For individual investors, ESG ratings offer a way to evaluate risks that traditional financial statements don’t always capture. A company’s balance sheet might look healthy, but if it faces enormous carbon liabilities, relies on a supply chain vulnerable to forced-labor investigations, or has a board with no independence from management, those risks could materialize quickly. ESG frameworks attempt to quantify these exposures so investors can price them before they become crises.

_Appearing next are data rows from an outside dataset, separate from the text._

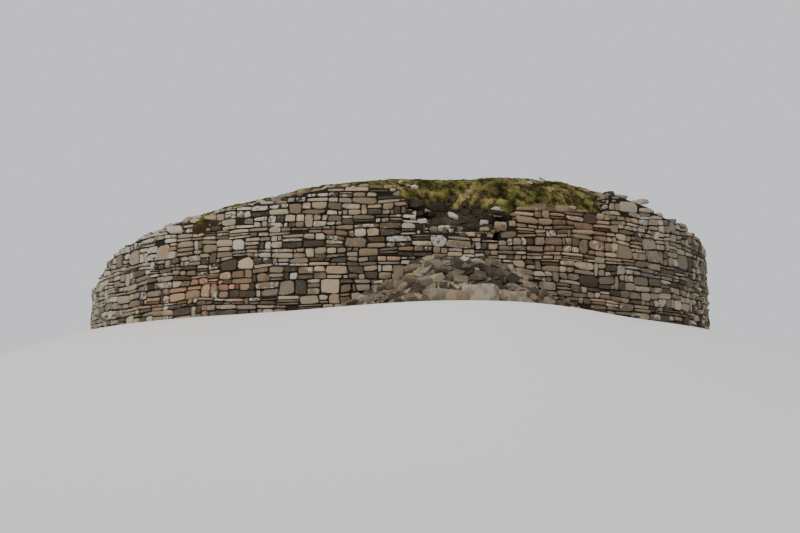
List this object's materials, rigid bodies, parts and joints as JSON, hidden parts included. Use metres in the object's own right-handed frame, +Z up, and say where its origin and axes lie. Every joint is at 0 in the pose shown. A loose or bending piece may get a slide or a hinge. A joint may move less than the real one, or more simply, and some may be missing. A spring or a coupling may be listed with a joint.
{
  "type": "broch",
  "caption": "Ruined round drystone tower with a hollow wall, entrance passage, guard cell, gallery and turf on its broken wallhead.",
  "frame": {"origin": "centre of the round court, at the level where the wall meets the ground", "axes": "+Z up; -Y towards the doorway, +X to the right of someone who faces the doorway from outside; bearings run from the doorway, anticlockwise from above"},
  "size_m": [18.6588, 18.6466, 4.0626],
  "materials": {
    "facing_stone": "matte",
    "hearting_rubble": "matte",
    "slab_stone": "matte",
    "fallen_stone": "matte",
    "turf": "matte"
  },
  "bodies": {
    "root": {"breach_rubble": "hearting_rubble", "door_checks": "slab_stone", "door_sill": "slab_stone", "entrance_pier": "facing_stone", "fallen_blocks": "fallen_stone", "gallery_doorway_head": "facing_stone", "gallery_doorway_lintels": "slab_stone", "gallery_slabs": "slab_stone", "guard_cell_back_wall": "facing_stone", "guard_cell_capstone": "slab_stone", "guard_cell_front_wall": "facing_stone", "guard_cell_lintel": "slab_stone", "guard_cell_vault": "facing_stone", "hearting_01": "hearting_rubble", "hearting_02": "hearting_rubble", "hearting_03": "hearting_rubble", "hearting_04": "hearting_rubble", "hearting_05": "hearting_rubble", "hearting_06": "hearting_rubble", "inner_wall_01": "facing_stone", "inner_wall_02": "facing_stone", "inner_wall_03": "facing_stone", "inner_wall_04": "facing_stone", "inner_wall_05": "facing_stone", "inner_wall_06": "facing_stone", "inner_wall_07": "facing_stone", "outer_wall_01": "facing_stone", "outer_wall_02": "facing_stone", "outer_wall_03": "facing_stone", "outer_wall_04": "facing_stone", "outer_wall_05": "facing_stone", "outer_wall_06": "facing_stone", "outer_wall_07": "facing_stone", "outer_wall_08": "facing_stone", "outer_wall_09": "facing_stone", "outer_wall_10": "facing_stone", "outer_wall_11": "facing_stone", "outer_wall_12": "facing_stone", "outer_wall_stub": "facing_stone", "passage_head_courses": "facing_stone", "passage_lintels": "slab_stone", "tumble_heap": "fallen_stone", "turf_cap_east": "turf", "turf_cap_mound": "turf", "turf_cap_west": "turf"}
  },
  "joints": []
}
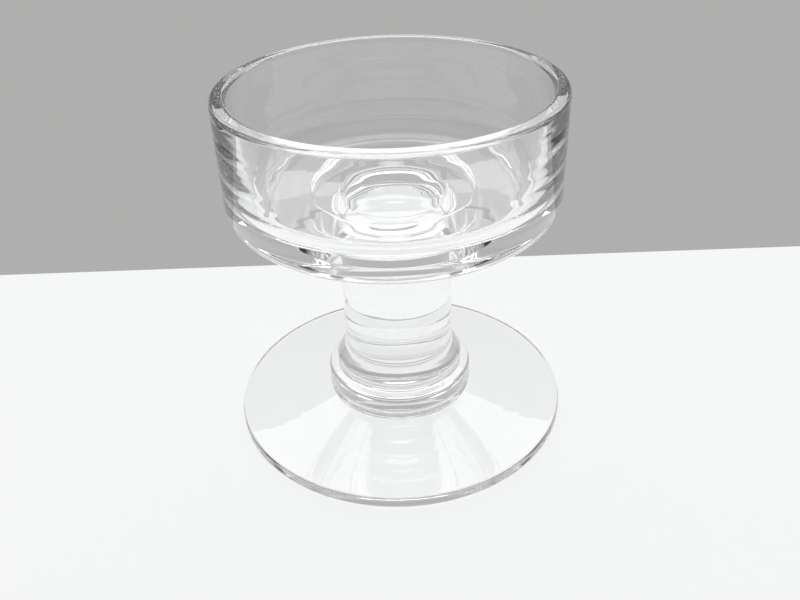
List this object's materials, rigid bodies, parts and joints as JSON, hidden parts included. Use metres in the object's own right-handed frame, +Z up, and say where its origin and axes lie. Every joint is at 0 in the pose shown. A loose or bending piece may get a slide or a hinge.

It Protects Brand and Market Position

Consumer expectations have shifted alongside investor and regulatory pressure. Companies caught in environmental disasters, labor scandals, or governance failures face boycotts, social media backlash, and lasting brand damage that can take years to repair. The cost of a single high-profile incident often dwarfs what it would have cost to manage the underlying ESG risk proactively.

On the positive side, companies with credible ESG commitments can differentiate themselves with customers, particularly in industries where sustainability is a purchasing factor. This is especially visible in consumer goods, food and beverage, and apparel, where supply chain transparency has become a competitive feature rather than just a compliance checkbox.

It Addresses Systemic Risks

Beyond individual company performance, ESG matters because the risks it tracks are systemic. Climate change, water scarcity, biodiversity loss, income inequality, and data privacy failures don’t just threaten one company. They threaten entire industries and economies. A business that depends on stable agricultural supply chains, for example, has a direct financial interest in how deforestation and climate change affect crop yields, regardless of its own carbon footprint.

This is why ESG has moved from a corporate social responsibility exercise into boardroom strategy. The companies integrating these factors into their planning aren’t doing it because it sounds good in an annual report. They’re doing it because the financial, legal, and competitive consequences of ignoring them have become too large to overlook.